Foreign Wills and Reserved Share Questions
A foreign will may be relevant, but it should be tested against Turkish private international law, formal validity and reserved-share issues. A will that works abroad may still need local handling before Turkish real estate can move.
Inheritance Tax and Title Deed Transfer
Inheritance tax and title deed transfer should be planned together. If the tax file is delayed, incomplete or inconsistent with the heirship file, the land registry stage can slow down even after the heirs are identified.
Co-Heirs, Powers of Attorney and Sale Planning
Where there are several heirs, sale strategy should be discussed early. A limited and carefully drafted power of attorney may allow practical representation, but broad or unclear authority can create risk among co-heirs.
Mistakes That Block Transfer
- assuming foreign probate automatically transfers Turkish property
- ignoring missing heirs, prior marriages or name changes
- using old or inconsistent civil records
- drafting a power of attorney that does not match the land registry need
- leaving inheritance tax until the last moment
Legal Grounding for Foreign Heirs
Inheritance involving Turkish property is handled through a mix of succession, land registry, civil registry, tax and sometimes private international law rules. The heirship certificate, tax clearance and title transfer are separate steps and each can reveal a different problem.
Foreign heirs should not assume that a foreign probate document will automatically transfer Turkish real estate. Turkish authorities usually need a locally usable heirship document, translated and legalized identity records, tax steps and land registry compliance.
Evidence File for an Inherited Property
A strong file includes death certificate, family registry or probate documents, passports, birth or marriage records, apostilles or consular approvals, sworn translations, Turkish tax number steps, title deed data, municipality or property-tax records and any existing mortgage or annotation information.

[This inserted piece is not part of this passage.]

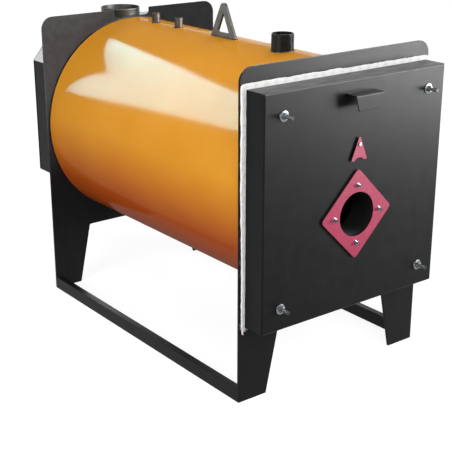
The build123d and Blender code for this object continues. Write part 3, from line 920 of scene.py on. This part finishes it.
tufts = (
    {"hairs": 22, "in": 11 * MM, "z": rope_low.z + 6 * MM, "towards": (0.08, 0, -1), "longest": 22 * MM},
    {"hairs": 12, "in": 20 * MM, "z": rope_low.z + 4 * MM, "towards": (1, 0, -0.25), "longest": 24 * MM},
    {"hairs": 12, "in": 2 * MM, "z": rope_high.z - 12 * MM, "towards": (-0.6, 0, 0.5), "longest": 9 * MM})
for tuft in tufts:
    for _ in range(tuft["hairs"]):
        spread = Vector((chance.uniform(-1, 1), chance.uniform(-0.6, 0.2), chance.uniform(-1, 1)))
        start = (rope_low.x + tuft["in"] + chance.uniform(-4, 4) * MM,
                 chance.uniform(rope_low.y + 2 * MM, rope_middle_y), tuft["z"] + chance.uniform(-3, 3) * MM)
        length, bend = chance.uniform(0.5, 1) * tuft["longest"], chance.uniform(-0.5, 0.5)
        direction = (Vector(tuft["towards"]).normalized() + spread * tuft_spread).normalized()
        hair(hairs, start, direction, length, coarse, bend)
make_piece("stray_fibres", hairs, fibre, sharp_deg=180)

# %% [markdown]
# ## The studio
#
# A plain pale floor, a white surround and a few soft lamps show the boiler. The floor
# and the surround are white to the camera, and to glossy and see-through rays, by
# Light Path, so the object itself isn't over-lit. Scattered light meets a darker, warm
# floor instead, which keeps the underside deep. The floor keeps a faint shadow.

# %% Floor and surround
def seen_rays(tree):
    """1 for rays from the camera and for mirror and see-through rays, 0 for scattered light."""
    path = add_node(tree, "ShaderNodeLightPath").outputs
    direct = calculate(tree, "MAXIMUM", path["Is Camera Ray"], path["Is Glossy Ray"])
    return calculate(tree, "MAXIMUM", direct, path["Is Transmission Ray"])


def empty_tree(owner):
    """The node tree of a material or world, with nothing in it yet."""
    owner.use_nodes = True
    owner.node_tree.nodes.clear()
    return owner.node_tree


floor_paint = bpy.data.materials.new("pale_floor")
tree = empty_tree(floor_paint)
lit = add_node(tree, "ShaderNodeBsdfDiffuse", {"Color": linear("5c463a")})
faint = add_node(tree, "ShaderNodeBsdfDiffuse", {"Color": linear("8c8c8c")})
away = add_node(tree, "ShaderNodeVectorMath", {0: place(tree)}, operation="LENGTH").outputs["Value"]
glow = add_node(tree, "ShaderNodeEmission", {
    "Color": linear("ffffff"), "Strength": ramp(tree, away, 0.86, 1.0, start=2.0, stop=5.0)})
mirrored = add_node(tree, "ShaderNodeEmission", {"Color": linear("ffffff"), "Strength": 1.0})
seen = add_node(tree, "ShaderNodeAddShader", {0: faint.outputs[0], 1: glow.outputs[0]})
from_camera = add_node(tree, "ShaderNodeLightPath").outputs["Is Camera Ray"]
shown = add_node(tree, "ShaderNodeMixShader", {0: from_camera, 1: mirrored.outputs[0], 2: seen.outputs[0]})
chosen = add_node(tree, "ShaderNodeMixShader", {0: seen_rays(tree), 1: lit.outputs[0], 2: shown.outputs[0]})
add_node(tree, "ShaderNodeOutputMaterial", {"Surface": chosen.outputs[0]})

shape = bmesh.new()
bmesh.ops.create_grid(shape, x_segments=4, y_segments=4, size=30)
floor = new_object("studio_floor", shape, floor_paint)
floor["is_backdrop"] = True

world = bpy.data.worlds.new("white_surround")
bpy.context.scene.world = world
tree = empty_tree(world)
strength = ramp(tree, seen_rays(tree), 0.06, 1.0, start=0, stop=1)
sky = add_node(tree, "ShaderNodeBackground", {"Color": linear("ffffff"), "Strength": strength})
add_node(tree, "ShaderNodeOutputWorld", {"Surface": sky.outputs[0]})
print("floor and surround ready")

# %% [markdown]
# ## Lamps
#
# Five softboxes light the boiler: one to the right of the door, one above, one on the
# left, one in front and one behind. Black paint shows mostly what it mirrors, so three
# cards stand where it mirrors them and reach glossy rays alone. They give the door its
# slope from dark to light, and the shell a bright top line.

# %% Softboxes
def softbox(name, location, target, size, watts, only_mirrored=False):
    """A rectangular lamp, wide and high as size says, that looks at a target point."""
    data = bpy.data.lights.new(name, "AREA")
    data.shape, data.size, data.size_y = "RECTANGLE", size[0], size[1]
    data.energy = watts
    lamp = bpy.data.objects.new(name, data)
    lamp.location = location
    lamp.rotation_euler = (Vector(target) - Vector(location)).to_track_quat("-Z", "Y").to_euler()
    lamp.visible_camera = False
    if only_mirrored:
        lamp.visible_diffuse = False
        lamp.visible_transmission = False
    bpy.context.scene.collection.objects.link(lamp)
    return lamp


softbox("key_softbox", (4.05, -4.3, 1.5), (0, -1.1, 1.1), (2.8, 2.0), 205)
softbox("overhead_softbox", (1.5, 0.3, 4.4), (0, 0, 1.4), (2.4, 3.0), 58)
softbox("left_fill", (-4.8, -1.1, 2.8), (-0.4, -0.1, 1.1), (2.4, 3.0), 215)
softbox("front_softbox", (-1.8, -5.4, 4.2), (-0.2, -1.0, 1.2), (2.4, 1.6), 150)
softbox("rear_softbox", (-1.5, 6.0, 3.2), (0, 1.2, 1.0), (2.4, 1.8), 70)
door_card = softbox("door_card", (4.15, -4.4, 1.5), (0, -1.1, 1.1), (2.8, 2.0), 520, only_mirrored=True)
high_card = softbox("high_card", (3.4, -4.6, 3.5), (0, -0.8, 1.4), (2.4, 1.8), 1100, only_mirrored=True)
softbox("rim_card", (3.9, 5.6, 1.6), (0, 0, 1.6), (4.0, 2.6), 130, only_mirrored=True)

# %% [markdown]
# ## Cards that reach some pieces only
#
# Two of the cards are strong enough to burn out the door's bright fasteners and the
# rear plate. A photographer would shade those with small flags. Light linking does the
# same here: it says which pieces a lamp reaches, or which ones it leaves out.

# %% Light linking
def link_light(lamp, pieces, state="INCLUDE"):
    """Let a lamp reach only these pieces, or all but these."""
    group = bpy.data.collections.new(lamp.name + "_link")
    for piece in pieces:
        group.objects.link(piece)
    for entry in group.collection_objects:
        entry.light_linking.link_state = state
    lamp.light_linking.receiver_collection = group


fasteners = ("door_studs_threaded", "door_washers_rounded", "door_nuts_chamfered")
shaded = [bpy.data.objects[name] for name in fasteners] + [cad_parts["rear_end_plate"]]
for card in (door_card, high_card):
    link_light(card, shaded, "EXCLUDE")
print(len(shaded), "pieces left out of two cards")

# %% [markdown]
# ## The mirrored softbox
#
# The long cream-white patch on the shell is a lamp's mirror image. Its outline is a
# slanted shape with a step at its near end, as when two softboxes overlap. A lamp can
# only be a rectangle or an ellipse, so this one is a glowing panel that lights the
# shell alone. Its corners, across and up, are placed so that their mirror images
# outline the patch.

# %% Glowing panel
panel_y, panel_strength = 6.0, 72
panel_corners = [(-3.53, 2.51), (-2.34, 4.56), (-0.96, 4.99), (0.66, 4.89), (-0.17, 5.95),
                 (-1.44, 7.0), (-2.9, 8.2), (-6.2, 8.2), (-4.88, 5.27), (-4.27, 3.96)]
panel_glow = bpy.data.materials.new("panel_glow")
tree = empty_tree(panel_glow)
glow = add_node(tree, "ShaderNodeEmission", {"Color": linear("a0f4ff"), "Strength": panel_strength})
add_node(tree, "ShaderNodeOutputMaterial", {"Surface": glow.outputs[0]})

shape = bmesh.new()
bmesh.ops.contextual_create(shape, geom=[shape.verts.new((x, panel_y, z)) for x, z in panel_corners])
panel = new_object("mirrored_panel", shape, panel_glow)
panel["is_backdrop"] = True
panel.visible_camera = panel.visible_diffuse = panel.visible_shadow = panel.visible_transmission = False
link_light(panel, [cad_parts["boiler_shell"]])
print("mirrored panel with", len(panel_corners), "corners")

# %% [markdown]
# ## The last checks
#
# The Standard view shows each colour about as it is written. Then the box round all
# pieces is measured again and kept beside the first one. The rope, which is cloth, can
# stand a few millimetres past the solids.

# %% View and sizes
bpy.context.scene.view_settings.view_transform = "Standard"
sizes = {"cad": [list(v) for v in cad_box], "visual": [list(v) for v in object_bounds()]}
for corner_name, was, now in zip(("low", "high"), sizes["cad"], sizes["visual"]):
    print(corner_name, "corner moved by", [round((b - a) / MM, 1) for a, b in zip(was, now)], "mm")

Where heirs live in different countries, authority and representation should be documented carefully. A broad POA may move the file faster, but the transfer, sale, tax and money-collection powers should be separated and controlled.
Practical Strategy Before Transfer or Sale
The first decision is whether the heirs want transfer to heirs, direct sale, partition or dispute resolution. Each route changes the documents, tax timing, POA wording and land registry workflow.
Before signing a sale or giving authority to one heir, the family should confirm who the legal heirs are, whether any heir is a minor or spouse with special status, and whether the title has debts, annotations or restrictions.
How Legal Istanbul Builds the File
Legal Istanbul maps the heirship route, checks foreign and Turkish records, coordinates translation and legalization, reviews wills and co-heir authority, prepares the tax and land registry sequence, and helps heirs decide whether to transfer, keep or sell the Turkish property.
Primary public reference points include Turkish legislation, tax administration practice and land registry channels. Sources: Mevzuat, Revenue Administration, and Land Registry.
Frequently Asked Questions
Can foreign heirs inherit real estate in Turkey?
In many cases, yes. The practical issue is completing the Turkish heirship, tax and title deed sequence correctly.
Is a foreign probate document enough for Turkish property?
Usually not by itself. It may need review, translation, legalization and local procedural handling.
Can heirs handle the process without coming to Turkey?
Some steps may be handled by a properly drafted power of attorney, but the authority scope and documents should be checked first.
Does inheritance tax need to be handled before title transfer?
Tax and title deed steps should be coordinated because registry practice may require tax-related documentation before transfer.
What if there is a foreign will?
The will should be reviewed for Turkish legal effect, formal validity, translation and any reserved-share issues.
What causes inheritance files to stall?
Missing heirs, inconsistent names, incomplete legalization, co-heir disagreement and late tax planning are common causes.